Menanggapi fenomena yang makin semarak untuk "mengkafirkan" orang yang berbeda pemahan dengan kita inilah tulisan ini lahir. Karena kita tidak bisa menjamin apakah kita termasuk yang prilaku dan pemahamannya seprti Nabi dan para sahabatnya, maka bagi saya orang-orang yang mengklaim bahwa dirinya adalah orang yang paling benar dan mengkafirkan orang lain harus ditinggalkan. Bagi saya siapapun dia yang memenuhi persyaratan minimal untuk disebut muslim yakni ia melaksanakan sholat, mengeluarkan zakat, puasa di bulan Ramadhan dan melaksanakan haji bila mampu ke Baitullah ia adalah saudara saya. Ia Muslim.

Sepengetahuan saya, persamaan golongan-golongan itu lebih banyak daripada perbedaannya. Kenapa kita tidak mencari kesamaan sehingga kita menemukan titik temu dan saling mengerti bukan prasangka dan permusuhan. Kita tidak mungkin bisa melakukan tolong menolong dalam kebaikan dan takwa selama kita terus menyalahkan dan memusuhi orang-orang yang berbeda keyakinan dengan kita.

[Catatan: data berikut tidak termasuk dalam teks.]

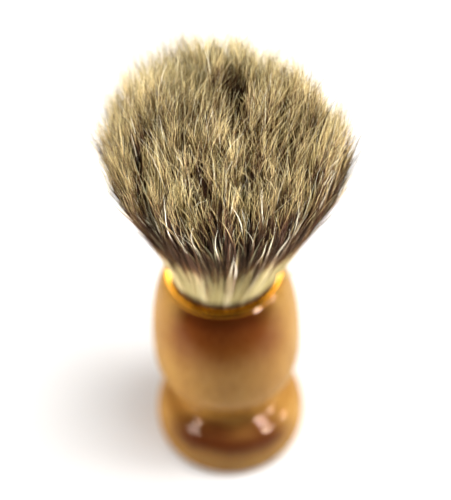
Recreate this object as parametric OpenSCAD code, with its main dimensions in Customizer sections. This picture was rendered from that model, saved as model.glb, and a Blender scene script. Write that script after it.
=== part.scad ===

Kenapa kita berhak mengatakan kitalah yang benar sementara yang lain salah. Apa jaminannya? Apakah Tuhan memberi jaminan kepada Anda? tidak bukan.

Bagi saya hidup adalah proses pencarian. Hasil itu tidak penting. "Yang penting itu prosesnya" itu setidaknya kata Iwan Fals. Bagi saya "benar"atau "salah" itu tidak penting, yang penting adalah proses mencari kebenaran itu sendiri. Sebab dalam proses mencari kebenaran itu pun kita bisa belajar dari sesuatu yang salah.

Akhirnya saya ingin mengakhiri tulisan ini dengan sebuah tanya : Sudahkan Anda mencari ?

Wallahu'alam.



Selasa, 09 Agustus 2005

4 komentar:

Anonim mengatakan...

duh kang. panjang amat tulisana jadi lieur. tapi rada kaharti sih. nuhun lah numpang maca. ayo trus nulis kang.

Anonim mengatakan...

awal yang baik

mambrola mengatakan...

Mantabs Rief.... ada beberapa yg ternyata baru saya ketahui

fitri mengatakan...

baca ini dari link fb. bagus banget, terima kasih atas sharing-nya.